### STATED TASK
Output exactly, and only, the lines from the line containing "[['looped', LOOPED], ['pale', PALE_LEAF]].forEach(([name, item])" through the line containing "cad_parts[node].hide_render = cad_parts[node].hide_viewport", both included.

>> begin RECORD SET

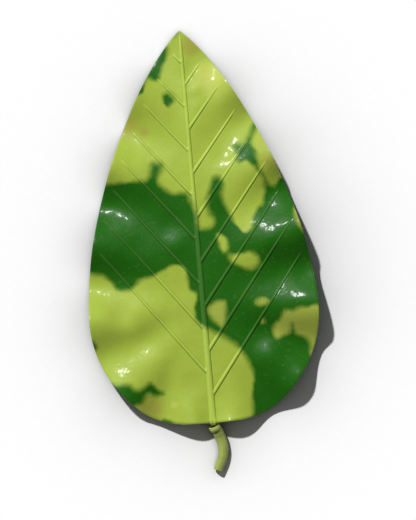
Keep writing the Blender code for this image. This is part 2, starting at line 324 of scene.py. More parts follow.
def margin_point_of_row(y):
    """Length along the margin where the row that starts at height y meets it."""
    if y < FAN_TOP:
        top = margin_point_of_row(FAN_TOP)
        part = (y - BASE_MARGIN) / (FAN_TOP - BASE_MARGIN)
        return FIRST_MARGIN_POINT + (top - FIRST_MARGIN_POINT) * part
    angle = vein_angle(y)
    across = ((OUTLINE[:, 0] - midrib_radius(y)) * math.cos(angle)
              - (OUTLINE[:, 1] - y) * math.sin(angle))
    above = OUTLINE[:, 1] > y
    across, along = across[above], ALONG[above]
    i = int(np.argmax(across < 0))
    if i == 0:
        return along[0]
    return along[i - 1] + (along[i] - along[i - 1]) * across[i - 1] / (across[i - 1] - across[i])


def row_starts():
    """Heights at which the grid's rows leave the midrib: close together at every vein."""
    rows = list(np.linspace(BASE_MARGIN, FAN_TOP, FAN_ROWS))
    last = rows[-1]
    for y in sorted(vein_heights(RIGHT) + vein_heights(LEFT)):
        offsets = [-d for d in reversed(VEIN_ROWS[1:])] + list(VEIN_ROWS)
        close = [y + d / math.sin(vein_angle(y)) for d in offsets]
        between = max(int((close[0] - last) / ROW_STEP), 1)
        rows += list(np.linspace(last, close[0], between + 1)[1:-1]) + close
        last = rows[-1]
    end = BLADE_LENGTH - TIP_GAP
    return np.array(rows + list(np.linspace(last, end, int((end - last) / TIP_ROW_STEP) + 1)[1:]))


def column_parts(length):
    """Parts of a row's length at which its columns lie, midrib side to margin."""
    ends = sum(INNER_STEPS) + sum(MARGIN_STEPS)
    squeeze = min(1.0, END_COLUMNS_SHARE * length / ends)
    inner = np.cumsum(INNER_STEPS) * squeeze
    outer = length - np.cumsum(MARGIN_STEPS[::-1])[::-1] * squeeze
    middle = np.linspace(inner[-1], outer[0], MIDDLE_COLUMNS + 2)[1:-1]
    return np.concatenate((inner, middle, outer, [length])) / length


def ridge(offset, radius):
    """Height of a rounded ridge, over the height of its crest."""
    part = np.abs(offset) / np.maximum(radius, TINY)
    return np.clip(1.0 - part * part, 0.0, 1.0)**RIDGE_SHAPE


def groove(offset, radius):
    """Depth of the groove beside a ridge."""
    gap = (np.abs(offset) - radius) / CREASE_WIDTH
    return CREASE_DEPTH * np.exp(-gap * gap)


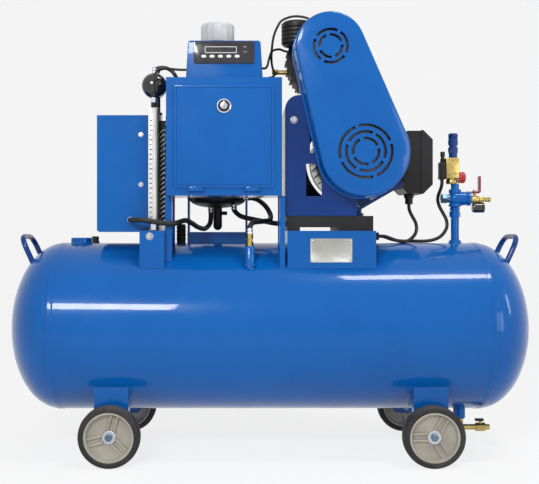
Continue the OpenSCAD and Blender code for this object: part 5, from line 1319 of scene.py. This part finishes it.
# %% Valve block and relief valve
block_low, block_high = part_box("valve_block")
RED_X = 497 * MM
RED_Z = 710 * MM
BLOCK_X = 480 * MM
BLOCK_FOOT = mm([(0, 0), (13, 0), (14.5, 2), (14.5, 9), (13, 11), (12.5, 15), (0, 15)])
RED_ROWS = ((2, 0, 0), (14, 0, 1), (15, 1.5, 1), (15, 5.5, 1), (13.6, 6.5, 0), (13.6, 8, 0), (15, 9, 1),
            (15, 15.5, 1), (12, 18.4, 0.5), (3, 19, 0))
bm = bmesh.new()
block(bm, (block_low.x, block_low.y, block_low.z + 14 * MM),
      (RED_X, block_high.y, block_high.z), 1.5 * MM, 3)
lathe(bm, BLOCK_FOOT, (BLOCK_X, 0, block_low.z), steps=40)
for s in (-1, 1):
    hexagon(bm, (BLOCK_X + s * 8 * MM, block_low.y, block_low.z + 28 * MM), (0, -1, 0), 6 * MM, 1 * MM)
make_piece("manifold_block", bm, FINISH["brass"], replaces=["valve_block"])
bm = bmesh.new()
fluted(bm, [(r * MM, h * MM, share) for r, h, share in RED_ROWS], Vector((0, 0, 0)), 14, 1.1 * MM, 112)
to_side = Matrix.Translation((RED_X - 0.3 * MM, 0, RED_Z)) @ Matrix.Rotation(math.pi / 2, 4, "Y")
bmesh.ops.transform(bm, matrix=to_side, verts=bm.verts)
make_piece("red_cap", bm, FINISH["signal_red"], replaces=["valve_block"])

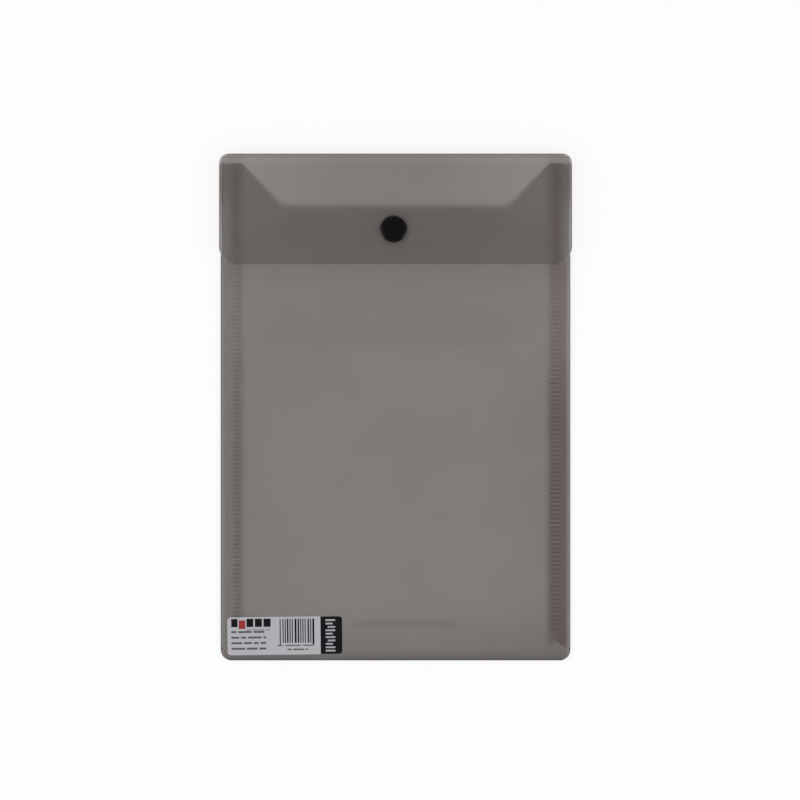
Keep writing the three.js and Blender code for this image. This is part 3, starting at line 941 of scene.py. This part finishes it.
black_plastic = opaque("button_plastic", (0.0012, 0.0012, 0.001), roughness=0.2, grain=6000.0, depth=0.000004)
coated_paper = opaque("coated_paper", (0.435, 0.43, 0.454), roughness=0.5, depth=0.00001)
black_ink = opaque("black_ink", (0.008, 0.008, 0.0105), specular=0.1)
grey_ink = opaque("grey_ink", (0.10, 0.10, 0.11))
red_ink = opaque("red_ink", (0.3, 0.03, 0.03))
pale_ink = opaque("pale_ink", (0.38, 0.38, 0.40))
button.data.materials.append(black_plastic)
for name in ("snap_socket", "snap_stud", "stud_cap"):
    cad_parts[name].data.materials.clear()
    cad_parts[name].data.materials.append(black_plastic)
label_materials = (coated_paper, black_ink, grey_ink, red_ink, black_ink, pale_ink)
for piece, material in zip(label_pieces, label_materials):
    piece.data.materials.append(material)
print("opaque materials:", black_plastic.name, sorted({material.name for material in label_materials}))

# %% [markdown]
# ## Floor, light and camera
# The envelope lies on a white floor. To the camera the floor is mostly plain white and keeps a faint
# shadow, so its material mixes matt white with a glow that only the rays of the view can see.

# %% Lay the floor
scene = bpy.context.scene
floor_half = 1.5
floor_drop = 0.0001
glow_share = 0.8
floor_corners = [(x * floor_half, y * floor_half, 0) for x, y in ((-1, -1), (1, -1), (1, 1), (-1, 1))]
floor_mesh = bpy.data.meshes.new("floor")
floor_mesh.from_pydata(floor_corners, [], [(0, 1, 2, 3)])
floor = bpy.data.objects.new("floor", floor_mesh)
floor.location.z = -floor_drop
scene.collection.objects.link(floor)
floor_material, tree, output, _ = new_material("white_floor")
matt = node(tree, "ShaderNodeBsdfDiffuse")
matt.inputs["Color"].default_value = (0.97, 0.97, 0.97, 1)
glow = node(tree, "ShaderNodeEmission")
ray = node(tree, "ShaderNodeLightPath")
seen = maths(tree, "MAXIMUM", ray.outputs["Is Camera Ray"], ray.outputs["Is Glossy Ray"])
seen = maths(tree, "MAXIMUM", seen, ray.outputs["Is Transmission Ray"])
share = maths(tree, "MULTIPLY", seen, glow_share)
surface = mixed(tree, share, matt.outputs["BSDF"], glow.outputs["Emission"])
tree.links.new(surface, output.inputs["Surface"])
floor_mesh.materials.append(floor_material)
print("floor:", 2 * floor_half, "m wide")

# %% [markdown]
# The light is a plain sky, dimmer overhead where the film would mirror it, and two lamps. A lamp that is
# large beside the object gives its highlights soft edges. Film stacked on film takes many transparent
# steps for a ray, so the scene allows more of them than usual.

# %% Light the scene
world = bpy.data.worlds.new("plain_sky")
scene.world = world
world.use_nodes = True
sky = world.node_tree
background = sky.nodes["Background"]
background.inputs["Color"].default_value = (1, 1, 1, 1)
direction = node(sky, "ShaderNodeTexCoord")
parts = node(sky, "ShaderNodeSeparateXYZ")
sky.links.new(direction.outputs["Generated"], parts.inputs["Vector"])
fall = node(sky, "ShaderNodeMapRange", interpolation_type="SMOOTHSTEP")
for socket, value in (("From Min", 0.4), ("From Max", 0.95), ("To Min", 1.0), ("To Max", 0.2)):
    fall.inputs[socket].default_value = value
sky.links.new(parts.outputs["Z"], fall.inputs["Value"])
sky.links.new(fall.outputs["Result"], background.inputs["Strength"])


def soft_lamp(name, place, size, power):
    """A square area lamp that faces the middle of the envelope."""
    light = bpy.data.lights.new(name, "AREA")
    light.size = size
    light.energy = power
    lamp = bpy.data.objects.new(name, light)
    lamp.location = place
    lamp.rotation_euler = (-lamp.location).to_track_quat("-Z", "Y").to_euler()
    scene.collection.objects.link(lamp)


soft_lamp("lamp_left", (-1.2, -0.3, 1.1), size=0.9, power=8.6)
soft_lamp("lamp_right", (1.2, -0.5, 1.1), size=0.9, power=9.0)
scene.cycles.transparent_max_bounces = 32
scene.view_settings.view_transform = "Standard"
print("lamps:", [light.name for light in bpy.data.lights])

# %% [markdown]
# The camera looks straight down through a long lens from high above, so that a flat sheet shows no
# perspective. Its focal length follows from the width in view: sensor * height / width.

# %% Place the camera
frame_width = 0.38232
camera_height = 3.0
sensor_width = 36.0
view_centre = (0.00212, 0.0034)
camera_data = bpy.data.cameras.new("camera")
camera_data.sensor_width = sensor_width
camera_data.lens = sensor_width * camera_height / frame_width
camera = bpy.data.objects.new("camera", camera_data)
camera.location = (*view_centre, camera_height)
scene.collection.objects.link(camera)
scene.camera = camera
print("lens", round(camera_data.lens, 1), "mm")
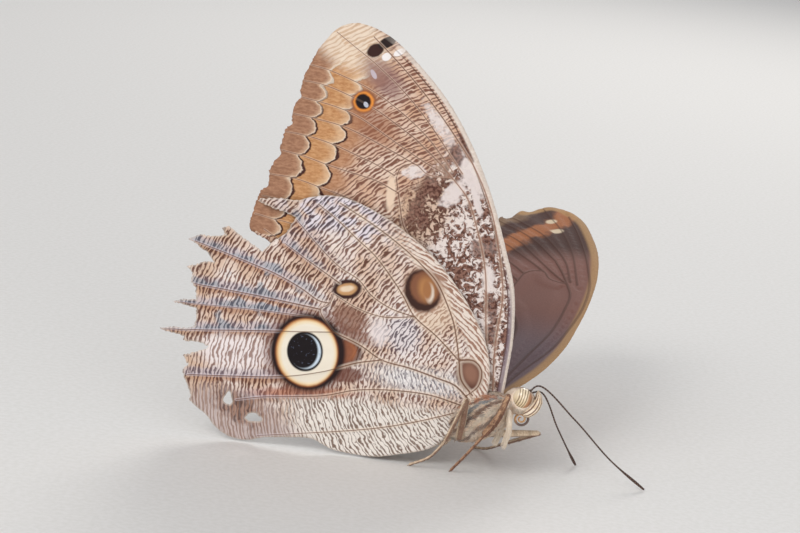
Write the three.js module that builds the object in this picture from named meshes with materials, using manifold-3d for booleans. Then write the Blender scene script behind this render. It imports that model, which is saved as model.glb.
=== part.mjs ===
// Owl butterfly at rest on a level surface, life size, in millimetres, +X ahead, +Z up.
// The right pair of wings is closed upright and the left pair lies half open behind it.
// Every point is measured from the root of the right forewing, and the finished animal
// is moved at the end so that its box stands on Z = 0 with its centre on the Z axis.
import * as THREE from "three";
import { mergeVertices } from "three/addons/utils/BufferGeometryUtils.js";
import Module from "manifold-3d";

const wasm = await Module();
wasm.setup();

// Driving sizes
const ROOT_HEIGHT = 19.4; // right forewing root above the floor
const GAP = 0.3; // left between pieces that touch
const MEMBRANE = 0.5; // thickness of a wing
const VEIN_HEIGHT = 0.46; // half height of a vein, membrane included
const VEIN_WIDTH = 0.85; // half width of a vein in the middle of the membrane
const WING_LENGTH = 76; // root to apex of a forewing
const TIP_BEND = 2.2; // how far a wing tip bends away from the flat
const HINDWING_OFFSET = 1.15; // the right hindwing lies this far outside the forewing

// Body line, from the waist to the neck and from the tail to the waist
const WAIST = new THREE.Vector3(-8.8, 2.3, -11.7);
const NECK = new THREE.Vector3(3.4, -0.9, -4.6);
const TAIL = new THREE.Vector3(-24.2, 2.5, -18.3);
const FACE = new THREE.Vector3(8.0, -1.6, -3.6);
const BACK = new THREE.Vector3(-0.45, 0.45, 0.77); // out of the rolled back
const THORAX_RADIUS = 4.6;
const ABDOMEN_RADIUS = 3.0;
const HEAD_RADIUS = 2.7;
const EYE_RADIUS = 2.0;

const v = (x, y, z) => new THREE.Vector3(x, y, z);

// A closed geometry as a solid, with its shared corners merged.
function solidOf(geometry) {
  const bare = geometry.clone();
  bare.deleteAttribute("normal");
  bare.deleteAttribute("uv");
  const merged = mergeVertices(bare, 1e-4);
  const mesh = new wasm.Mesh({
    numProp: 3,
    vertProperties: merged.attributes.position.array,
    triVerts: new Uint32Array(merged.index.array),
  });
  return new wasm.Manifold(mesh);
}

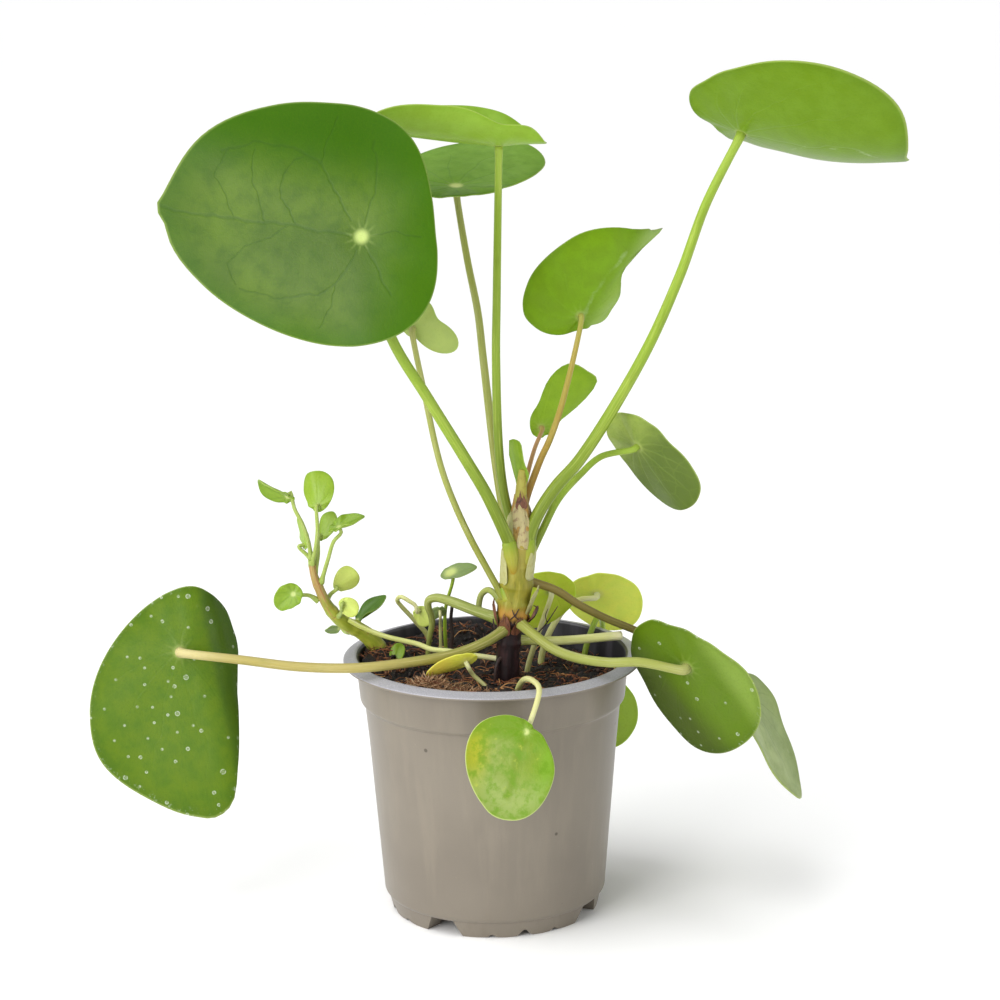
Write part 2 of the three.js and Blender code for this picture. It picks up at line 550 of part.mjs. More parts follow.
function soilSolid(stands) {
  const base = FOOT_HEIGHT + 1.6 + GAP;
  const flat = Math.cos(Math.PI / POT_SIDES); // the round wall's flats come in by this much
  const inside = (z) => (potInnerRadius(z) - 0.1) * flat - GAP;
  const shoulder = COLLAR_STEP_HEIGHT - 3;
  const top = (share, angle) => {
    const edge = inside(SOIL_LEVEL);
    const x = edge * share * Math.cos(angle);
    const y = edge * share * Math.sin(angle);
    return [x, y, Math.min(soilHeight(x, y), share === 1 ? LIP_TOP_HEIGHT - 1.5 : 200)];
  };
  const under = (share, angle) => {
    const radius = inside(shoulder) * share;
    return [radius * Math.cos(angle), radius * Math.sin(angle), shoulder];
  };
  const crown = toSolid(polarSolid(SOIL_SPOKES, SOIL_RINGS, top, under));
  const low = [[0, base], [inside(base + 1.2) - 1.6, base], [inside(base + 1.2), base + 1.2],
    [inside(shoulder), shoulder + 0.5], [0, shoulder + 0.5]];
  const plug = new THREE.LatheGeometry(low.map(([r, z]) => new THREE.Vector2(r, z)), SOIL_SPOKES);
  plug.rotateX(Math.PI / 2);
  plug.rotateZ(Math.PI / 2);
  let soil = crown.add(toSolid(plug));
  stands.forEach((stand) => {
    soil = soil.subtract(stand);
  });
  return soil;
}

// ---------- assembly ----------
const plant = new THREE.Group();

function place(name, geometry, color, roughness) {
  const mesh = new THREE.Mesh(geometry, new THREE.MeshStandardMaterial({ color, roughness, metalness: 0 }));
  mesh.name = name;
  plant.add(mesh);
}

const stepsFor = (line) => Math.max(5, Math.round(line.length * 1.6));
const stands = []; // the holes that stalks stand in
const rooted = (line) => Math.min(...line.map((p) => p[2])) < SOIL_LEVEL;

place('pot', toGeometry(potSolid()), '#9a917f', 0.55);

const stemSteps = 17;
const mainStem = toSolid(shapedBar(STEM_LINE, STEM_SIDES, stemSteps));
const stemClear = toSolid(shapedBar(STEM_LINE, STEM_SIDES, stemSteps, GAP));
stands.push(stemClear);
place('main_stem', toGeometry(mainStem), '#a9a04c', 0.5);

function placeStalk(name, line, thick, colour, clear) {
  const steps = stepsFor(line);
  let stalk = toSolid(bar(line, thick, STALK_SIDES, steps));
  clear.forEach((other) => {
    if (stalk.intersect(other).volume() > TOUCH) {
      stalk = stalk.subtract(other);
    }
  });
  if (rooted(line)) {
    stands.push(toSolid(bar(line, thick.map((r) => r + GAP), STALK_SIDES, steps)));
  }
  place(name, toGeometry(largest(stalk)), colour, 0.5);
}

LEAVES.forEach((leaf) => {
  const grid = leaf.large
    ? [LARGE_BLADE, LARGE_SPOKES, LARGE_RINGS]
    : [SMALL_BLADE, SMALL_SPOKES, SMALL_RINGS];
  const clear = toSolid(bladeGeometry(leaf, ...grid, GAP * 0.9));
  const line = [...leaf.stalk, ...stalkEnd(leaf, grid[0])];
  place(`${leaf.name}_blade`, bladeGeometry(leaf, ...grid), leaf.colour, 0.45);
  placeStalk(`${leaf.name}_stalk`, line, leaf.thick, leaf.stalkColour, [stemClear, clear]);
});

function smallLeaf(name, item, colour) {
  const leaf = { ...item, reach: oval(...item.size), folds: [[90, 0, 16, 4], [-90, 0, 16, 4]] };
  place(name, bladeGeometry(leaf, SMALL_BLADE, SMALL_SPOKES, SMALL_RINGS), colour, 0.45);
  const clear = toSolid(bladeGeometry(leaf, SMALL_BLADE, SMALL_SPOKES, SMALL_RINGS, GAP));
  return { leaf, clear };
}

const offshootSteps = 12;
const leafClear = [];
let offshoot = toSolid(shapedBar(OFFSHOOT_LINE, 8, offshootSteps));
const offshootClear = toSolid(shapedBar(OFFSHOOT_LINE, 8, offshootSteps, GAP));
stands.push(offshootClear);
OFFSHOOT_LEAVES.forEach((item, i) => {
  const colour = i + 1 === OFFSHOOT_DARK_LEAF ? GREEN.deep : GREEN.bright;
  const { leaf, clear } = smallLeaf(`offshoot_leaf_${i + 1}`, item, colour);
  const line = [...leaf.stalk, ...stalkEnd(leaf, SMALL_BLADE)];
  offshoot = offshoot.add(toSolid(bar(line, OFFSHOOT_STALK, OFFSHOOT_STALK_SIDES, OFFSHOOT_STALK_STEPS)));
  leafClear.push(clear);
});
leafClear.forEach((clear) => {
  offshoot = offshoot.subtract(clear);
});
offshoot = largest(offshoot);
place('offshoot_stem', toGeometry(offshoot), '#96963a', 0.5);

placeStalk('cut_stub', CUT_STUB.line, CUT_STUB.thick, STALK.pale, [stemClear]);
placeStalk('bent_stalk', BENT_STALK.line, BENT_STALK.thick, STALK.pale, [stemClear]);
placeStalk('arched_stalk', ARCHED_STALK.line, ARCHED_STALK.thick, STALK.pale, [stemClear]);
placeStalk('dry_twig', DRY_TWIG.line, DRY_TWIG.thick, '#3b2a22', []);
placeStalk('runner', RUNNER.line, RUNNER.thick, STALK.pale, [stemClear, offshootClear]);

[['looped', LOOPED], ['pale', PALE_LEAF]].forEach(([name, item]) => {
  const { leaf, clear } = smallLeaf(`${name}_leaf`, item, GREEN.pale);
  placeStalk(`${name}_stalk`, [...item.line, ...stalkEnd(leaf, SMALL_BLADE)], item.thick, STALK.pale,
    [clear]);
});
smallLeaf('apex_leaf', APEX_LEAF, GREEN.bright);
stands.push(smallLeaf('sprout', SPROUT, GREEN.bright).clear);

place('soil', toGeometry(soilSolid(stands)), '#33261c', 0.95);

export default plant;
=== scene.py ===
"""A potted pilea: leaves on long stalks, an upright stem, an offshoot, soil and a nursery pot."""
import itertools
import math

import bpy
import numpy as np
from mathutils import Matrix, Vector


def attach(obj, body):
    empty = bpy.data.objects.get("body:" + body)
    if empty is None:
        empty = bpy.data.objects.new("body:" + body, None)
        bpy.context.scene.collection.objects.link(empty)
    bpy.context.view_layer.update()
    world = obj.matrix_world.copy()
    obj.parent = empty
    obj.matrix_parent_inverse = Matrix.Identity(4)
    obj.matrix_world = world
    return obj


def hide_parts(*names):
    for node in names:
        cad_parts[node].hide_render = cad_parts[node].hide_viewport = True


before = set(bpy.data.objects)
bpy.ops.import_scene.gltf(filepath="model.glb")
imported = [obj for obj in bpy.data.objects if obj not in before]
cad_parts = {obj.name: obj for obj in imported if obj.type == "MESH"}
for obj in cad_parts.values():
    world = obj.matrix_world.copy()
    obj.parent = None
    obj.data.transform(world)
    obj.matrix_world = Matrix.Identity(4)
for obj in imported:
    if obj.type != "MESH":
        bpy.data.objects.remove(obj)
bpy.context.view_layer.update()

MM = 0.001

# ---------- sizes in millimetres, as in the solids ----------
GAP = 0.3
NECK = 3
TIP_SPREAD = 0.16
LARGE_BLADE = 0.8
SMALL_BLADE = 0.6
DIMPLE = 0.7
DIMPLE_RADIUS = 5.5
DIMPLE_SPAN = 50

LIP_RADIUS = 60
LIP_EDGE_HEIGHT = 104.4
LIP_INNER_RADIUS = 55.2
LIP_TOP_HEIGHT = 106
LIP_THICKNESS = 1.1
WALL = 1.1
COLLAR_TOP_RADIUS = 54.8
COLLAR_BOTTOM_RADIUS = 53.4
COLLAR_STEP_HEIGHT = 88
BODY_TOP_RADIUS = 51.6
BODY_BOTTOM_RADIUS = 45
FOOT_HEIGHT = 6.5
FOOT_OUTER_RADIUS = 42
FOOT_INNER_RADIUS = 34.5
FOOT_GAP_DEGREES = 13
FOOT_GAP_CENTRES = [-29, 61, 151, 241]
FOOT_NOTCHES = [(-17.8, 3, 1.4), (0, 4.2, 3), (17.8, 3, 1.4)]
DRAIN_RADIUS = 3.5
DRAIN_CIRCLE_RADIUS = 24
DRAIN_COUNT = 8

SOIL_LEVEL = 95.5
SOIL_BUMP = 0.9
SOIL_HEAPS = [(-46, 8, 9.5, 15), (-22, -42, 5.5, 15), (6, -18, 3.5, 12), (18, -44, 3, 12)]


def egg(length, width, dot_share, pointed=1.0, broad=0.0, samples=181, every=15):
    """Reach of a blade from its dot, at even angles from the tip. pointed: over 1 for sharper ends;
    broad: wider toward the tip; every: degrees from one reach to the next."""
    turn = np.linspace(0, math.pi, samples)
    along = length * (0.5 * np.cos(turn) + 0.5 - dot_share)
    across = width * 0.5 * np.sin(turn) ** pointed * (1 + broad * np.cos(turn))
    angles = np.arctan2(across, along)
    reach = np.hypot(across, along)
    half = [float(reach[np.argmin(np.abs(angles - math.radians(d)))]) for d in range(0, 181, every)]
    return half + half[-2:0:-1]


def oval(length, width, dot_share):
    return egg(length, width, dot_share, broad=-0.08, samples=97, every=45)


def both(start, turn, over):
    """The same fold on both sides of a blade."""
    return [[90, start, turn, over], [-90, start, turn, over]]


# Centre lines are points in mm; a fourth number is the radius there.
# A leaf: dot, where its stalk meets the blade; face, degrees round and up that the upper side looks;
# roll, degrees from its lowest point to the tip; thick, the stalk's radius from root to blade;
# rim, (degrees round from the tip, mm from the dot); or reach, mm from the dot at even angles;
# span, the blade's size in mm for the depth of its dot; folds, (side, start, turn, over).
STEM_LINE = [[5.5, -18, 84, 4.6], [6, -18, 102, 4.7], [6.5, -18, 114, 4.6], [7.5, -18, 121, 4.8],
             [8.5, -18, 126, 6.2], [9.5, -18, 134, 6.2], [10, -18, 139, 6.5], [10.5, -18, 147, 5.8],
             [11, -18, 154, 6], [11.5, -18, 162, 4.8], [12, -18, 169, 3.6], [12, -18, 175, 2.4]]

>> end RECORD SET

### FINAL ANSWER
[['looped', LOOPED], ['pale', PALE_LEAF]].forEach(([name, item]) => {
  const { leaf, clear } = smallLeaf(`${name}_leaf`, item, GREEN.pale);
  placeStalk(`${name}_stalk`, [...item.line, ...stalkEnd(leaf, SMALL_BLADE)], item.thick, STALK.pale,
    [clear]);
});
smallLeaf('apex_leaf', APEX_LEAF, GREEN.bright);
stands.push(smallLeaf('sprout', SPROUT, GREEN.bright).clear);

place('soil', toGeometry(soilSolid(stands)), '#33261c', 0.95);

export default plant;
=== scene.py ===
"""A potted pilea: leaves on long stalks, an upright stem, an offshoot, soil and a nursery pot."""
import itertools
import math

import bpy
import numpy as np
from mathutils import Matrix, Vector


def attach(obj, body):
    empty = bpy.data.objects.get("body:" + body)
    if empty is None:
        empty = bpy.data.objects.new("body:" + body, None)
        bpy.context.scene.collection.objects.link(empty)
    bpy.context.view_layer.update()
    world = obj.matrix_world.copy()
    obj.parent = empty
    obj.matrix_parent_inverse = Matrix.Identity(4)
    obj.matrix_world = world
    return obj


def hide_parts(*names):
    for node in names:
        cad_parts[node].hide_render = cad_parts[node].hide_viewport = True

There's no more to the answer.